We were walking up to the bar and there she was.
So hot in fact I could swear I heard the song “Hot Tottie” ft. Jay-Z by Usher playing in the background.
Just what the doctor ordered, in fact.
Especially after recently having gone through a breakup and having a hectic rebound streak.
I knew right then she was the one.
So I straightened up my posture, walked up to the bar, looked right at her before looking the bar tender dead in the eye and said as calmly and smoothly as possible…
“I’ll have one of those.”
And then proceeded to watch him make me the best Hot Toddy I’d ever had in my life.
You thought this was a romance story about me and someone I love?
Well no…but it’s about some thing I love…
And that’s pretty much the same thing…right?
For the more grateful out there – here’s the recipe for that amazing Hot Toddy I discovered so many moons ago.
My Hot Toddy
You don’t need to have a cold or a sore throat to have this – you just need to have a desire to heal whatever ails you.
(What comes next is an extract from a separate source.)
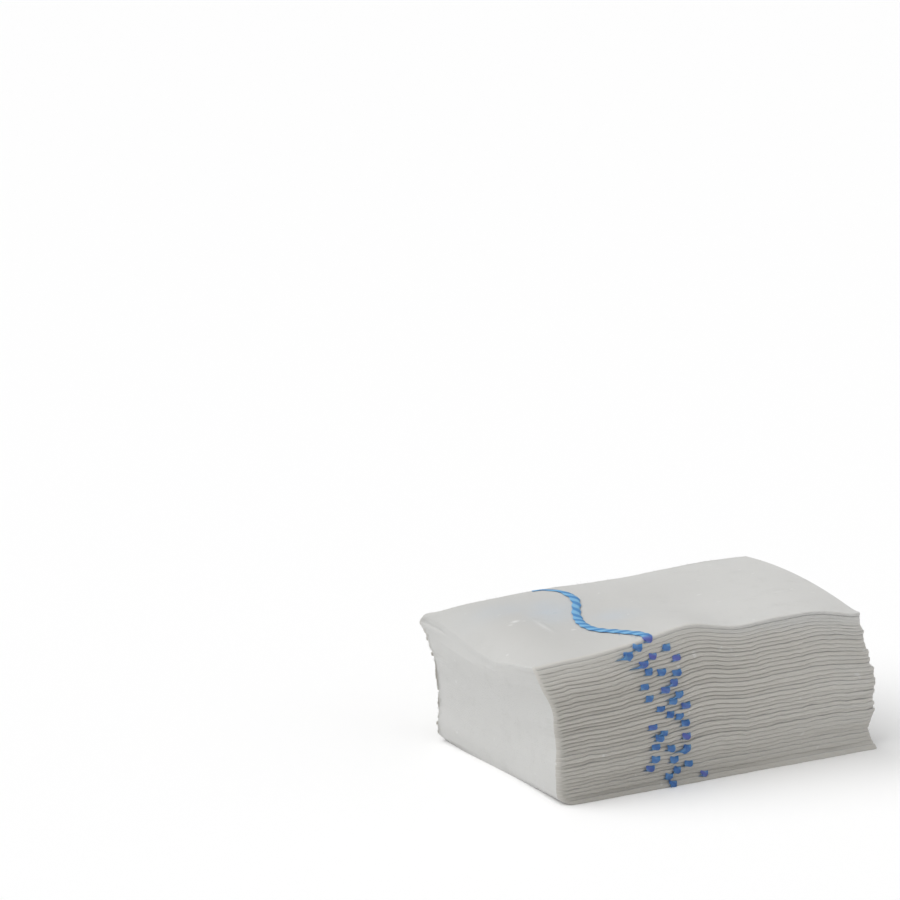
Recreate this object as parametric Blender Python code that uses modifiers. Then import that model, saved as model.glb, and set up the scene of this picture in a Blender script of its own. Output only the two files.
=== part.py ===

For starters, you’ll need:
- 1.5 oz. Bourbon
- .5 oz. Lemon Juice (Freshly Squeezed)
- Boiling Water
- 1 tsp Clover Honey
- 3 Whole Cloves
- 1 Cinnamon Stick
- 1 Lemon Wedge (for garnish)
You’ll need (obviously) a heated hot toddy glass.
Combine the bourbon, lemon juice, clover honey, cloves, and cinnamon stick in said glass.
Fill the rest of the glass with boiling water, then stir until all the honey is dissolved.
Top it off with a lemon wedge for garnish.